* START Source material *

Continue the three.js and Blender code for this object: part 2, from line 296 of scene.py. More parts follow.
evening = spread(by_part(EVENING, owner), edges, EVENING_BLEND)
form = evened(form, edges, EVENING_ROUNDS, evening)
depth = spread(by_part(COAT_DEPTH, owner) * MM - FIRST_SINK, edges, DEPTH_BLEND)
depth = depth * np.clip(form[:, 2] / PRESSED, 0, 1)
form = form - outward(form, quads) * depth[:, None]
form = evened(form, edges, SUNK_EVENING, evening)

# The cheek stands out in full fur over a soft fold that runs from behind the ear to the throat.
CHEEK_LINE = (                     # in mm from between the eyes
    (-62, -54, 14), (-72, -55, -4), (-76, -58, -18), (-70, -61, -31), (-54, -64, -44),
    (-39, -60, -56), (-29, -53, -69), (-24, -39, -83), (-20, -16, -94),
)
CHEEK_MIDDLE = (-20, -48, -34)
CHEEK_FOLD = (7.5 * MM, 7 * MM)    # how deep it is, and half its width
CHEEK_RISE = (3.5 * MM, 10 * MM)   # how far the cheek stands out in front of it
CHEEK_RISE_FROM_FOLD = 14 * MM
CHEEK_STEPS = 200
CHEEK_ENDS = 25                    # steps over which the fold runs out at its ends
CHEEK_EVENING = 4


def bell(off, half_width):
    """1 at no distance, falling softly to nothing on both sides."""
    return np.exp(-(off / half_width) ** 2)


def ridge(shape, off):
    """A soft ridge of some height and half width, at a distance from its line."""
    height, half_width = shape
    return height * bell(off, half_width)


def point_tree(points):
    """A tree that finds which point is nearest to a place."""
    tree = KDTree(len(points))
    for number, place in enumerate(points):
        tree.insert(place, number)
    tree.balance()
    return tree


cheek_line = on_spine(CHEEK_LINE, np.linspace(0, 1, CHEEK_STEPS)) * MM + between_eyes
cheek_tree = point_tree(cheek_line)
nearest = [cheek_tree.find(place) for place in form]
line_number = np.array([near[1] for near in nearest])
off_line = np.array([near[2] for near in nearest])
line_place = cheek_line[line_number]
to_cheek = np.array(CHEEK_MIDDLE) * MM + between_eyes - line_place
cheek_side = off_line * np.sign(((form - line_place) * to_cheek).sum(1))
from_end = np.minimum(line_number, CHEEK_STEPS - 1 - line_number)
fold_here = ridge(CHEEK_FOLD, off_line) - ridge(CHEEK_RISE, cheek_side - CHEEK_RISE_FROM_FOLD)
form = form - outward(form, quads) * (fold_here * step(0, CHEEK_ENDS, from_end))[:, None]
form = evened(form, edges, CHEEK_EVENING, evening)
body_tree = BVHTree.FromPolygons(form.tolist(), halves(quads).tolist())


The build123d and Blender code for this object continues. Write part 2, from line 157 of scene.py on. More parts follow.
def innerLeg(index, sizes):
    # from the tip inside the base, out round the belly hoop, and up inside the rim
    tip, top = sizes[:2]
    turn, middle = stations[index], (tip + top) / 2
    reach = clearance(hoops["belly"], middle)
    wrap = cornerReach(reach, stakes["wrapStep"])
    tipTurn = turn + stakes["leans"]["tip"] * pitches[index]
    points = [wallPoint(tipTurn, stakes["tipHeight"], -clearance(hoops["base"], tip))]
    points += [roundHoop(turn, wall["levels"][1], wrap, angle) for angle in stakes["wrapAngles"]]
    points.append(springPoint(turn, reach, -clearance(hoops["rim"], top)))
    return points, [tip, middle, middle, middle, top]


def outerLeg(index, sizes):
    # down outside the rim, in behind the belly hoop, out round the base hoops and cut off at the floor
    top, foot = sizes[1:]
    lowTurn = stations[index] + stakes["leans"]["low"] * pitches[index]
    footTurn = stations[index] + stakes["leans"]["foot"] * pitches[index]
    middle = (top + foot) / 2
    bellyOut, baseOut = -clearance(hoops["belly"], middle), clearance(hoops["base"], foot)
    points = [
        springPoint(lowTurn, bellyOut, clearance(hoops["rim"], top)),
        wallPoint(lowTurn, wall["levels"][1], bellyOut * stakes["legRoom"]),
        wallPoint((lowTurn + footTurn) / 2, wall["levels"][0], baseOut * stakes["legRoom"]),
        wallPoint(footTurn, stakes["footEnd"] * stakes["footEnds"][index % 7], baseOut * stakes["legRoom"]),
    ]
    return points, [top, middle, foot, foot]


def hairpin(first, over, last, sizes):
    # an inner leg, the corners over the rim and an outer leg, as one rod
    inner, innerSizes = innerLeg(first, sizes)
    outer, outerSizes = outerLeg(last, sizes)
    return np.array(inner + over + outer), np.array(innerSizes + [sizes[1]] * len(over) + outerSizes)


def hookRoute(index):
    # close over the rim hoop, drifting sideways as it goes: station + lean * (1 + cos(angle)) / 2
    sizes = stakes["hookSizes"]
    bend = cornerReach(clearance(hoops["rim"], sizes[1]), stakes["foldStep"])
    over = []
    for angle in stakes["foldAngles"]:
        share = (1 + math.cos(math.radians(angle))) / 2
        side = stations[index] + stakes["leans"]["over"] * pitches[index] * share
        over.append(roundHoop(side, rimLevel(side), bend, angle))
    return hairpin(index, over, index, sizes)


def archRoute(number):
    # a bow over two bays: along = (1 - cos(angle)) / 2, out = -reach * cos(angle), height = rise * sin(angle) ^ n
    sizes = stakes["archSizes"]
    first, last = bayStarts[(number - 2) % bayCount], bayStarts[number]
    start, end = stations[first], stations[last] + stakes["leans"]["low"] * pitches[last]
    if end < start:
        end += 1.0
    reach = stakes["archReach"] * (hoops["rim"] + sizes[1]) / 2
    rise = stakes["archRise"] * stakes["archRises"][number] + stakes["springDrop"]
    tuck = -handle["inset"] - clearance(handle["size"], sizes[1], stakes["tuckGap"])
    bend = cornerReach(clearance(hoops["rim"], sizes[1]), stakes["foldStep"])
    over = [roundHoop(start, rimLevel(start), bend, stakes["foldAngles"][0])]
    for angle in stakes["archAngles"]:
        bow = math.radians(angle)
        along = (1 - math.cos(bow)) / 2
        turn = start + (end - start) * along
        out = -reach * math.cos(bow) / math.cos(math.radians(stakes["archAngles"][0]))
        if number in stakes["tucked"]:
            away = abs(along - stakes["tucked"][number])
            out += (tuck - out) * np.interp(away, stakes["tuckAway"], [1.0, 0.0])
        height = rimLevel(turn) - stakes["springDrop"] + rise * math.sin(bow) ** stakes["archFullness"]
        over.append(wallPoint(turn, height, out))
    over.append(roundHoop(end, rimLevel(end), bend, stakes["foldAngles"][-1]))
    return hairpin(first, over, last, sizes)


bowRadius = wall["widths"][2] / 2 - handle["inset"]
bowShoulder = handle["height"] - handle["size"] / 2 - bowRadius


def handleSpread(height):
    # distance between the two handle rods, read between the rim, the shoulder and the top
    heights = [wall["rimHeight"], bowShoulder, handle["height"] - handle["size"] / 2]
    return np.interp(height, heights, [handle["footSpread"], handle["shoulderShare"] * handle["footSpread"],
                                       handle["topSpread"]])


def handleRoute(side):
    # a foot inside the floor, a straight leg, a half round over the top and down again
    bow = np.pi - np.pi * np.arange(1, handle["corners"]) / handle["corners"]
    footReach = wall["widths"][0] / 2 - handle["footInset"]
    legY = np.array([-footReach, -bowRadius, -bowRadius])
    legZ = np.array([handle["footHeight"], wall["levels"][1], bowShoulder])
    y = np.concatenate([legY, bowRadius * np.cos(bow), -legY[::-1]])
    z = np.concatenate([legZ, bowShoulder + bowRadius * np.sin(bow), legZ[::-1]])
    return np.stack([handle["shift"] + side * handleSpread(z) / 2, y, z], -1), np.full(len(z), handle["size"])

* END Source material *

Requirement:
Restate exactly the records above from their first line through the line that holds "form = evened(form, edges, SUNK_EVENING, evening)", please, including both and leaving out all others.

Task output:
Continue the three.js and Blender code for this object: part 2, from line 296 of scene.py. More parts follow.
evening = spread(by_part(EVENING, owner), edges, EVENING_BLEND)
form = evened(form, edges, EVENING_ROUNDS, evening)
depth = spread(by_part(COAT_DEPTH, owner) * MM - FIRST_SINK, edges, DEPTH_BLEND)
depth = depth * np.clip(form[:, 2] / PRESSED, 0, 1)
form = form - outward(form, quads) * depth[:, None]
form = evened(form, edges, SUNK_EVENING, evening)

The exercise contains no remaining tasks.